Ayrıca, projenin sera gazı emisyonlarının azaltılmasına ve sürdürülebilir gıda sistemlerinin gelişimine de katkı sağlaması hedefleniyor.
Avrupa ölçeğinde önemli bir başarı
2024 yılı COST çağrısında toplam 846 başvuru yapıldı ve bu başvurular 44 COST üye ülkesinden geldi. Yoğun rekabetin yaşandığı değerlendirme süreci sonunda yalnızca 70 proje destek almaya hak kazandı. Bu çağrı döneminde Türkiye’den desteklenen yalnızca iki projeden biri olan ENFiber, bu başarısıyla Türkiye’nin uluslararası araştırma görünürlüğünün artmasına da katkı sağlamış oldu. Üstelik, son 10 yıl içinde Türkiye’nin ana başvuru sahibi olarak fon aldığı COST Aksiyonu sayısının sınırlı olması, ENFiber’in elde ettiği bu başarıyı daha da anlamlı kılıyor.
Çok disiplinli yapı
ENFiber, farklı uzmanlık alanlarından araştırmacıları, sanayi ve politika yapıcıları bir araya getiriyor. Böylece düzenleyici çerçeveler ve pazar ihtiyaçları ile uyumlu teknolojik çözümler geliştirilmesi hedefleniyor. Bu doğrultuda proje, ekstraksiyon, karakterizasyon, ürün geliştirme, sürdürülebilirlik ve yaygınlaştırma olmak üzere beş ana çalışma grubuna bölünerek yapılandırıldı.
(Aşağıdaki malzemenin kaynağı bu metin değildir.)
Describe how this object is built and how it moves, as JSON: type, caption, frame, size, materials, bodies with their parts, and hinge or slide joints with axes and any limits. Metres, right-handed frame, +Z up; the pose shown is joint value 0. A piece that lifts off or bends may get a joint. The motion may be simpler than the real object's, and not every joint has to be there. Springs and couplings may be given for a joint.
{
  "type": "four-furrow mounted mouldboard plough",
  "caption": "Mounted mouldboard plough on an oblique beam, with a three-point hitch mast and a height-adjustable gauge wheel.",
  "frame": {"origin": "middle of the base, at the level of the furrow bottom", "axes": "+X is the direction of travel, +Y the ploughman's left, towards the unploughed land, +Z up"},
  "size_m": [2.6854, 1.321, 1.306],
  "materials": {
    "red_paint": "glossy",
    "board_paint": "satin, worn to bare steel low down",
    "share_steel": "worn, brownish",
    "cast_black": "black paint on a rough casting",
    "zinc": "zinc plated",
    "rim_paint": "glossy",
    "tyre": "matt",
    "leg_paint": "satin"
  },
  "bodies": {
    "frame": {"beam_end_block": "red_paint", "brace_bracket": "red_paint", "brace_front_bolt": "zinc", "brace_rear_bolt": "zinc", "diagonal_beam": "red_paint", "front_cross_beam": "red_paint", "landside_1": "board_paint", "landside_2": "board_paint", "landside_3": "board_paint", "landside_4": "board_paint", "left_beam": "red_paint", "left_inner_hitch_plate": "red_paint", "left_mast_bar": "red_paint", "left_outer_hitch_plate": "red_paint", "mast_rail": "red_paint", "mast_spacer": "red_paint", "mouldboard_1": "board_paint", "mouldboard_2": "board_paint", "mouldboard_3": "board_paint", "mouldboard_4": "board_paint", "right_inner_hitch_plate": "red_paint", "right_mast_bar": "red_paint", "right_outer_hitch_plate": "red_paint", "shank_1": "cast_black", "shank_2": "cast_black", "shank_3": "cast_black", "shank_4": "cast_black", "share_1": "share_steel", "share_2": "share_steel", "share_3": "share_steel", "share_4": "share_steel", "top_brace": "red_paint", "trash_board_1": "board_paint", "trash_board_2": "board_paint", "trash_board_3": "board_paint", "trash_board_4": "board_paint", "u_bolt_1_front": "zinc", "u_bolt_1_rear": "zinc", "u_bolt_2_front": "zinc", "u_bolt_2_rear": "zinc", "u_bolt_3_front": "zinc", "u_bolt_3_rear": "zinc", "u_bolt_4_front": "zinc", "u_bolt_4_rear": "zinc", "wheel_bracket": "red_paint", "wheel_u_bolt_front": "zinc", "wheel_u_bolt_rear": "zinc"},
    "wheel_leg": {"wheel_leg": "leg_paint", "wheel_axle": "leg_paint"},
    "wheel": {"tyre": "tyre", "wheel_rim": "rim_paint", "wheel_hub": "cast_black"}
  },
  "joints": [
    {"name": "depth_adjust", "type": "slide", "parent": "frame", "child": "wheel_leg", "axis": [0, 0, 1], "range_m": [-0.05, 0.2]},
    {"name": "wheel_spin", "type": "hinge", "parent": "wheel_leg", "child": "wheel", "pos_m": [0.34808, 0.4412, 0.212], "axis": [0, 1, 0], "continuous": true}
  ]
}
Genç araştırmacılara fırsatlar
ENFiber ağı, 34 ülkeden 65 araştırmacıyı bir araya getiriyor. Katılımcıların %64,5’i COST’un kapsayıcılık hedefindeki ülkelerden; %52’si kadın ve %41’i genç araştırmacılardan oluşuyor.
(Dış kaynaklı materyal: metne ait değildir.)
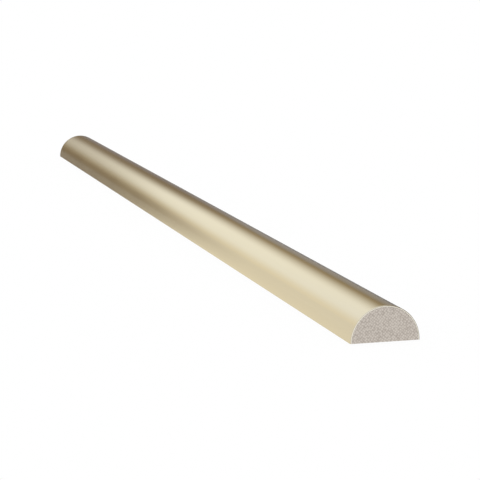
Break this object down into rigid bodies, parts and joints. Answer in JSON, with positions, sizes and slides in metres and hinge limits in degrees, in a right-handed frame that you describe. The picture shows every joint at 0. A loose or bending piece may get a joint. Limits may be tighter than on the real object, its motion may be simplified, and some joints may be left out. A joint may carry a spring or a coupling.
{
  "type": "half-round moulding",
  "caption": "Straight half-round trim strip with a flat back: a thin gold metal sheet bent over a solid cast core.",
  "frame": {"origin": "the middle of the flat back, which lies on the level floor", "axes": "+X along the strip, +Y across it, +Z away from the flat back, towards the round side"},
  "size_m": [0.3048, 0.0152, 0.0076],
  "materials": {
    "core_body": "matte",
    "gold_sheet": "satin"
  },
  "bodies": {
    "root": {"core": "core_body", "metal_cap": "gold_sheet"}
  },
  "joints": []
}
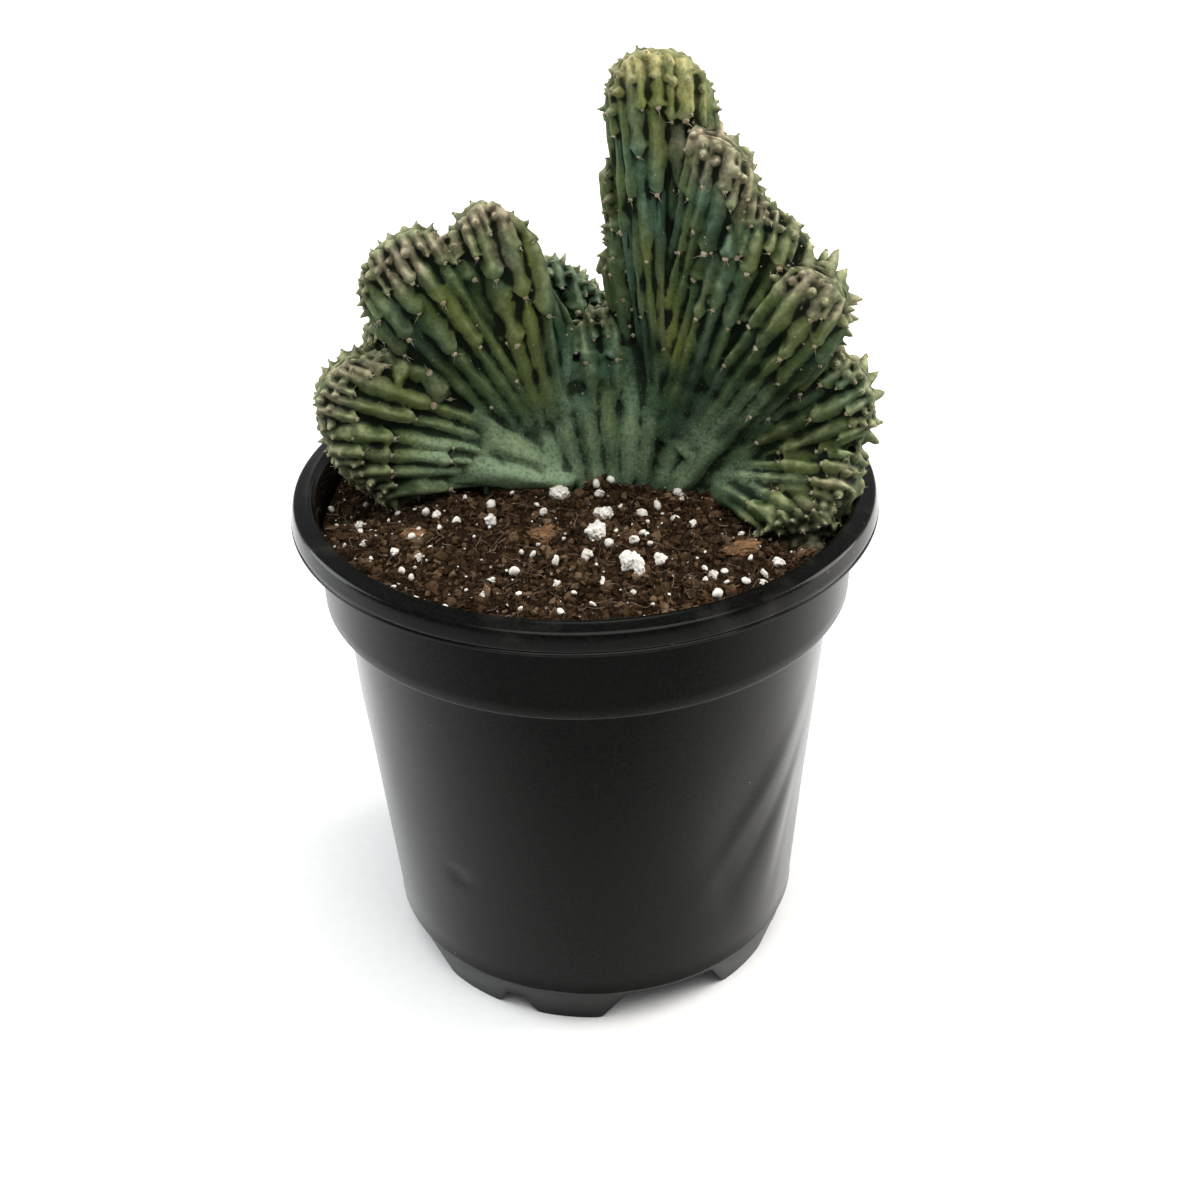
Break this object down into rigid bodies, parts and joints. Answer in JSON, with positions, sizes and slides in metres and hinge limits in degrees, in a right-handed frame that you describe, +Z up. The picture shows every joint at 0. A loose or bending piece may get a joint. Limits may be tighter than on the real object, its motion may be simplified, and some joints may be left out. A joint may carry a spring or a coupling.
{
  "type": "potted crested cactus",
  "caption": "Crested blue myrtle cactus, a fan of folded ribbed sheets, growing in a black plastic nursery pot with perlite potting mix.",
  "frame": {"origin": "centre of the pot's foot, on the surface that the pot stands on", "axes": "+Z up, -Y the front of the plant, +X the plant's right as seen from the front"},
  "size_m": [0.1524, 0.1524, 0.245],
  "materials": {
    "pot_plastic": "satin",
    "potting_mix": "matte",
    "cactus_skin": "satin",
    "bark": "matte",
    "perlite": "matte"
  },
  "bodies": {
    "root": {"nursery_pot": "pot_plastic", "potting_mix": "potting_mix", "cactus_crest": "cactus_skin", "bark_chip_01": "bark", "bark_chip_02": "bark", "bark_chip_03": "bark", "perlite_grain_01": "perlite", "perlite_grain_02": "perlite", "perlite_grain_03": "perlite", "perlite_grain_04": "perlite", "perlite_grain_05": "perlite", "perlite_grain_06": "perlite", "perlite_grain_07": "perlite", "perlite_grain_08": "perlite", "perlite_grain_09": "perlite", "perlite_grain_10": "perlite", "perlite_grain_11": "perlite", "perlite_grain_12": "perlite", "perlite_grain_13": "perlite", "perlite_grain_14": "perlite", "perlite_grain_15": "perlite", "perlite_grain_16": "perlite", "perlite_grain_17": "perlite", "perlite_grain_18": "perlite", "perlite_grain_19": "perlite", "perlite_grain_20": "perlite", "perlite_grain_21": "perlite", "perlite_grain_22": "perlite", "perlite_grain_23": "perlite", "perlite_grain_24": "perlite"}
  },
  "joints": []
}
Ayrıca proje, genç araştırmacıların kariyer gelişimini desteklemeyi de amaçlıyor. Bu doğrultuda, kısa dönemli bilimsel değişim programları kapsamında araştırmacıların farklı kurumlarda deneyim kazanmaları; sanal mobilite hibeleri aracılığıyla uluslararası ortak çalışmalar yürütmeleri; sanayi-akademi iş birlikleri yoluyla sektörel tecrübe edinmeleri ve ayrıca düzenlenecek eğitim okulları sayesinde uzmanlık alanlarını derinleştirmeleri hedefleniyor.
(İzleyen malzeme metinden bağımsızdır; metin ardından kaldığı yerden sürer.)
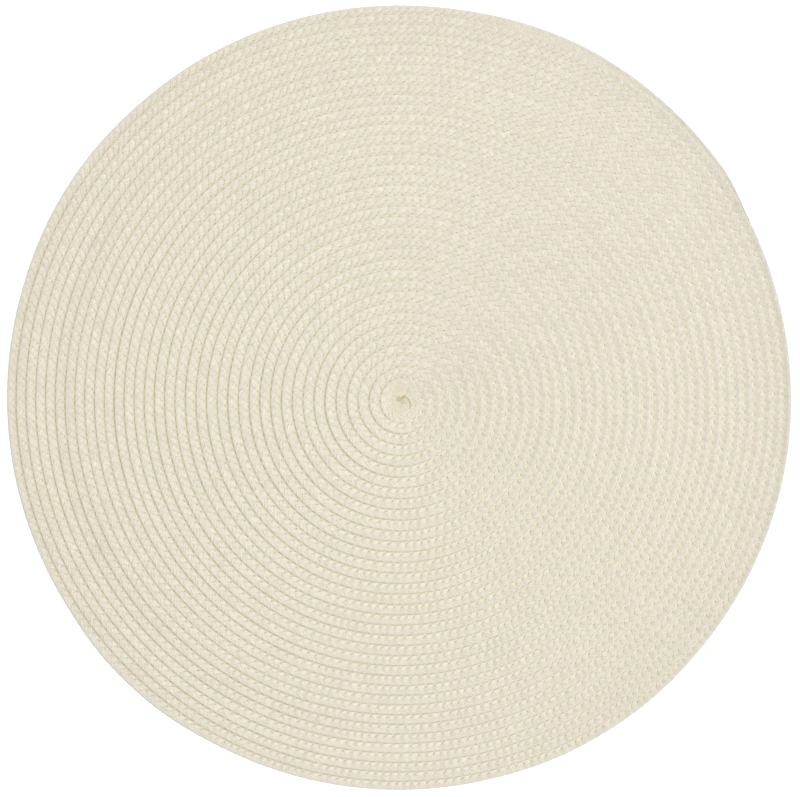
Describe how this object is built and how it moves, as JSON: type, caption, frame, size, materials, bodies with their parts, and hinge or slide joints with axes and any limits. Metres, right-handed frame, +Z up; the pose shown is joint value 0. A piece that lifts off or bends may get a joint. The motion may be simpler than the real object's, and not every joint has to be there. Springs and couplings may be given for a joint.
{
  "type": "round braided placemat",
  "caption": "Round flat placemat of one long flat braid wound in a spiral from the centre, its turns sewn edge to edge.",
  "frame": {"origin": "middle of the underside, on the surface that the mat lies on", "axes": "+Z up out of the mat's face, +Y towards the top of the mat as pictured, +X to its right"},
  "size_m": [0.3801, 0.3803, 0.004],
  "materials": {
    "yarn": "matte plaited yarn, cream"
  },
  "bodies": {
    "root": {"braided_mat": "yarn"}
  },
  "joints": []
}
Araştırmadan uygulamaya bütüncül dönüşüm
ENFiber’in çıktıları yalnızca bilimsel yayınlarla sınırlı kalmayacak. Proje sonunda piyasaya hazır prototip ürünler geliştirilecek; yeni lif bazlı ürünler ve teknolojiler oluşturulacak; ayrıca düzenleyici tavsiyeler ve rehberler hazırlanacak. Bunlara ek olarak, sağlık etkilerine dair bilimsel veriler ve çevresel etki değerlendirme sonuçları da ortaya konacak.
Bu yönüyle ENFiber, araştırmadan uygulamaya uzanan, iklim dostu, ekonomik ve toplumsal etkisi yüksek bir dönüşüm modeli sunmayı hedefliyor.